What you have to do | From the listing below, pull out the lines that hold "shown".

Input records |
· · · ·
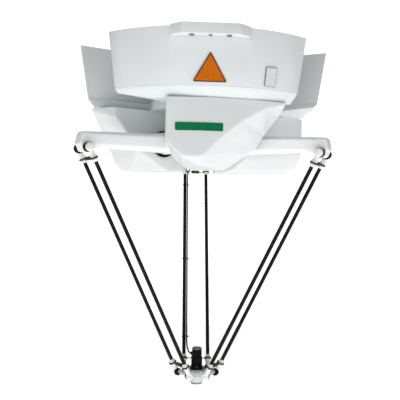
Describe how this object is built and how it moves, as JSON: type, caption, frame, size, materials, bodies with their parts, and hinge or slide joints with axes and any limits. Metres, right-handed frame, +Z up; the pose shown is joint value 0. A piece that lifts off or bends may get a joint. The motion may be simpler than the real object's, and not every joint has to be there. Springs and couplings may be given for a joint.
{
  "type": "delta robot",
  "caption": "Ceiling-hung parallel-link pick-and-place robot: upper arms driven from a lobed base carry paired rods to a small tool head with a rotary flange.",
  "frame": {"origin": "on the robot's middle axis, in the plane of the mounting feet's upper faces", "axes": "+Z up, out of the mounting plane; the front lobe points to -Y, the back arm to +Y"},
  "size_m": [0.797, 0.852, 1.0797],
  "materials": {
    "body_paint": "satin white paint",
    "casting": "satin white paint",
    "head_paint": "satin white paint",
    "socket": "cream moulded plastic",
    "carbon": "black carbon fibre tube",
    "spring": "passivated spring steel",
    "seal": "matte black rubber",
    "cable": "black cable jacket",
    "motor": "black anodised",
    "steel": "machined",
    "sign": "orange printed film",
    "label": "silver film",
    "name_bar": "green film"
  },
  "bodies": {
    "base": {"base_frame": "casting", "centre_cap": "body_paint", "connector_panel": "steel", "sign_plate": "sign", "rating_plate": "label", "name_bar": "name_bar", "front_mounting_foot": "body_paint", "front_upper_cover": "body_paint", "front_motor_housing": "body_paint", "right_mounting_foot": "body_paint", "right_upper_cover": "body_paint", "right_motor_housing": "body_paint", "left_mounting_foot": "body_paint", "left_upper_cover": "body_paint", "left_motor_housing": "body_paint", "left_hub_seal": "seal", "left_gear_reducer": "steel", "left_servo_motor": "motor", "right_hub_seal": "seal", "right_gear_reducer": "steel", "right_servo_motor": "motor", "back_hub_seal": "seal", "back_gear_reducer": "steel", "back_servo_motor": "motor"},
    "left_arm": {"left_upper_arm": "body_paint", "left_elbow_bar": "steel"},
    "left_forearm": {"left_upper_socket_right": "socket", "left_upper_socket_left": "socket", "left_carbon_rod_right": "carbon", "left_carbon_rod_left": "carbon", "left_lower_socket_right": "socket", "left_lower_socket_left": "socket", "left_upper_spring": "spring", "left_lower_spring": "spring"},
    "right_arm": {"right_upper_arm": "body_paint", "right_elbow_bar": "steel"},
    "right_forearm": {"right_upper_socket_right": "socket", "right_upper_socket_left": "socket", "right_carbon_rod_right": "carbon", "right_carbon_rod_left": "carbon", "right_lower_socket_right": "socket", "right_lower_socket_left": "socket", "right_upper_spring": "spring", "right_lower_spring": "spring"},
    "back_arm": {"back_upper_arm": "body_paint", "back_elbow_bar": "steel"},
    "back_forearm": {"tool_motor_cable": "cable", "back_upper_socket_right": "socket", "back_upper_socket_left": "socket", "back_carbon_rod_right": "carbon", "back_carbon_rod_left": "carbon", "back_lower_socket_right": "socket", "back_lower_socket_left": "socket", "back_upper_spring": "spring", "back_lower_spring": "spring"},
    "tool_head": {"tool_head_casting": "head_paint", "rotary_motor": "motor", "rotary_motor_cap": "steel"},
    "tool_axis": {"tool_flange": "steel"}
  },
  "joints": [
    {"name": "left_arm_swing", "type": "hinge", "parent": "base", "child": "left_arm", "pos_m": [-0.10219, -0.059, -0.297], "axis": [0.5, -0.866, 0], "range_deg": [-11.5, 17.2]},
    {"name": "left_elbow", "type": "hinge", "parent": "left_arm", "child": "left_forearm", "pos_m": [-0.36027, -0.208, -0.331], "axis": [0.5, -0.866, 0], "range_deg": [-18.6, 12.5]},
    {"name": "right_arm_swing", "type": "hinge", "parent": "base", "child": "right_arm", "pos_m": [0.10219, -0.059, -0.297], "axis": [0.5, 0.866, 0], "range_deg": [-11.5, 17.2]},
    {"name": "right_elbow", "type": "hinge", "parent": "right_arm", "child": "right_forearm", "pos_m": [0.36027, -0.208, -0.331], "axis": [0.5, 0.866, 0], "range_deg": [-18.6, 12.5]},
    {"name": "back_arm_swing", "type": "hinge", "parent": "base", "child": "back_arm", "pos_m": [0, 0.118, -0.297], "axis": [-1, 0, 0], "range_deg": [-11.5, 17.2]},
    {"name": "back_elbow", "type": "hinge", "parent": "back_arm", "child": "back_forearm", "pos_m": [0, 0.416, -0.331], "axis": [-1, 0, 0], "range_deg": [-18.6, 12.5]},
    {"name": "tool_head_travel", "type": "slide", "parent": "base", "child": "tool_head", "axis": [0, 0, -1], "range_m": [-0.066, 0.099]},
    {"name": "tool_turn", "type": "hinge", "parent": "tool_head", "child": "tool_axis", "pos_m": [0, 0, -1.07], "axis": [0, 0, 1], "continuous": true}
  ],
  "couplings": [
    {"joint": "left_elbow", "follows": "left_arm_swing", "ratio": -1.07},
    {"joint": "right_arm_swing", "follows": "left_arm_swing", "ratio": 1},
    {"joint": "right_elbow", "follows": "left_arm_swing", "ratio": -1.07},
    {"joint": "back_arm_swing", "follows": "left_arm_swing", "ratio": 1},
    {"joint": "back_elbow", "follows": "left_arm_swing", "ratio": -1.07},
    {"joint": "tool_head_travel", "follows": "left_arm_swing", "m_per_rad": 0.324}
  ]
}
· · · ·
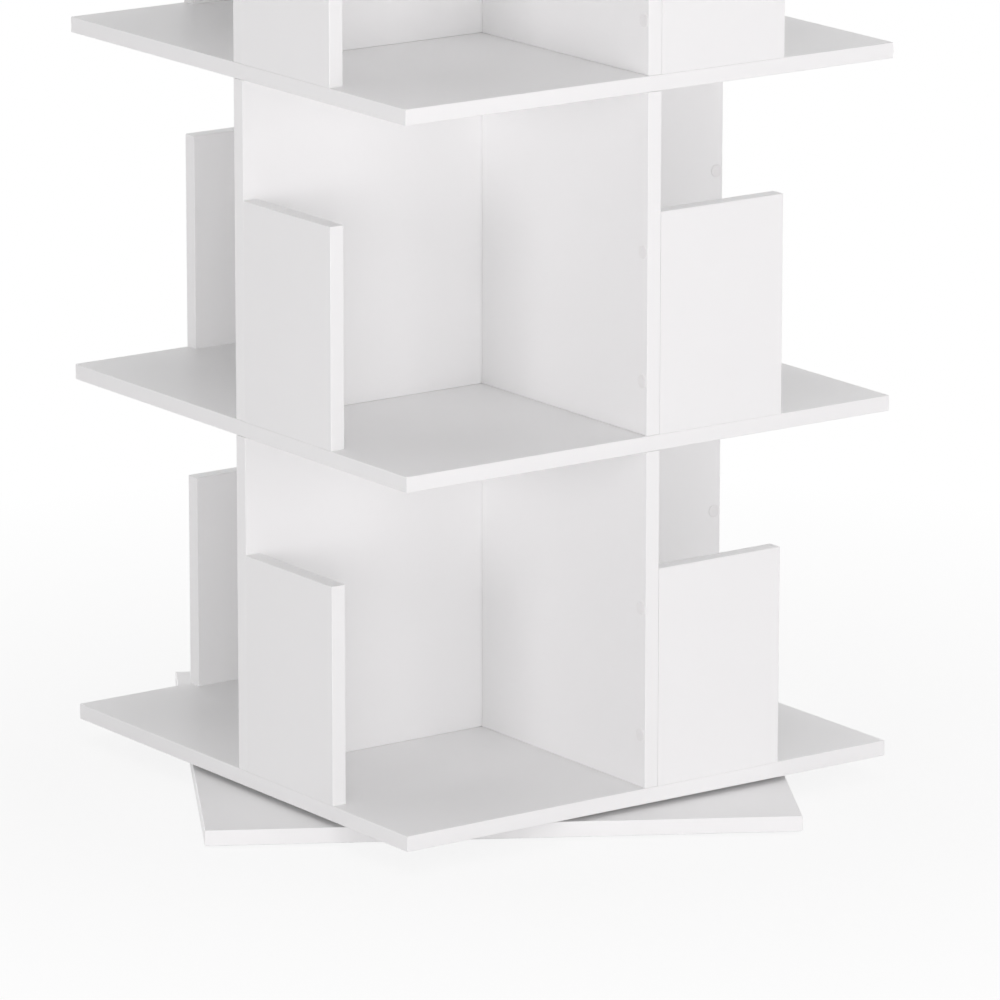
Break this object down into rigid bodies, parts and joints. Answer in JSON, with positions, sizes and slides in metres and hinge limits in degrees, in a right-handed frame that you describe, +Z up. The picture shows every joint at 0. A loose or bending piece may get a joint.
· · · ·
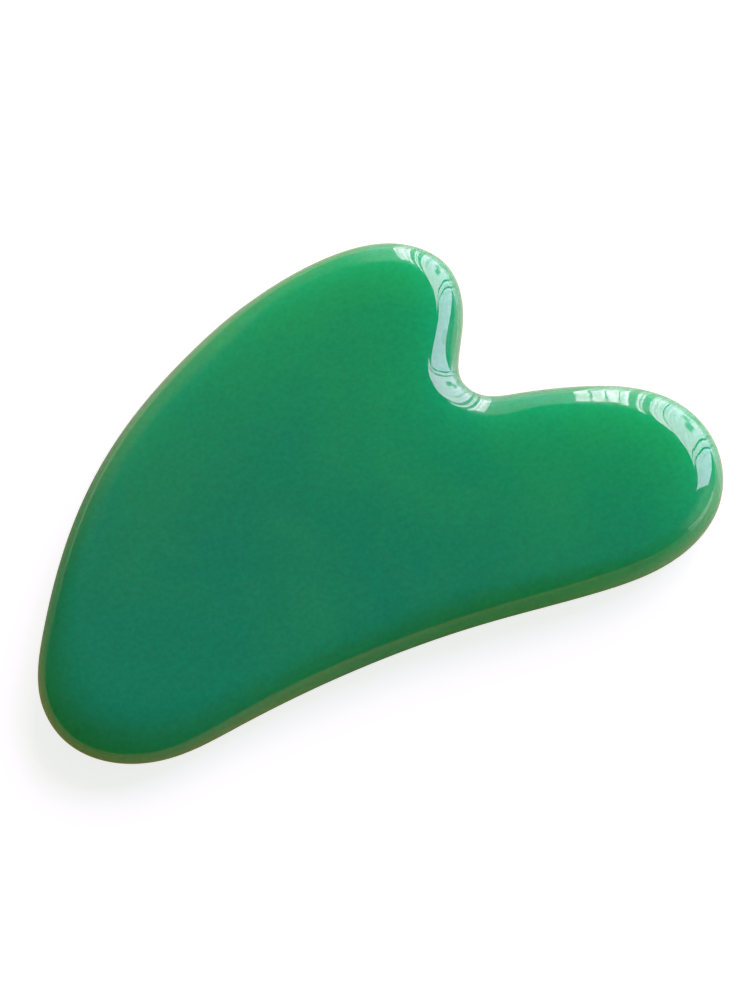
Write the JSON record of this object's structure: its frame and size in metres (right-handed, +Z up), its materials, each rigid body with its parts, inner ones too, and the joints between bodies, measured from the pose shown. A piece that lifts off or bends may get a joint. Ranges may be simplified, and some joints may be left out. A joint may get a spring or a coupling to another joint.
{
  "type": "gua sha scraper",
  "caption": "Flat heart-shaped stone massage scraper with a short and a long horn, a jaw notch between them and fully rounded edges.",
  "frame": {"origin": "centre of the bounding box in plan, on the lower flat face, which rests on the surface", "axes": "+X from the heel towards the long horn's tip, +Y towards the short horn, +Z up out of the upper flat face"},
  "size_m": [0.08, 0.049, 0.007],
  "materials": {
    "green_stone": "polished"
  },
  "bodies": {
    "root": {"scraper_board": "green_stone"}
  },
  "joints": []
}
· · · ·
Answer to the task |
Describe how this object is built and how it moves, as JSON: type, caption, frame, size, materials, bodies with their parts, and hinge or slide joints with axes and any limits. Metres, right-handed frame, +Z up; the pose shown is joint value 0. A piece that lifts off or bends may get a joint. The motion may be simpler than the real object's, and not every joint has to be there. Springs and couplings may be given for a joint.
Write the JSON record of this object's structure: its frame and size in metres (right-handed, +Z up), its materials, each rigid body with its parts, inner ones too, and the joints between bodies, measured from the pose shown. A piece that lifts off or bends may get a joint. Ranges may be simplified, and some joints may be left out. A joint may get a spring or a coupling to another joint.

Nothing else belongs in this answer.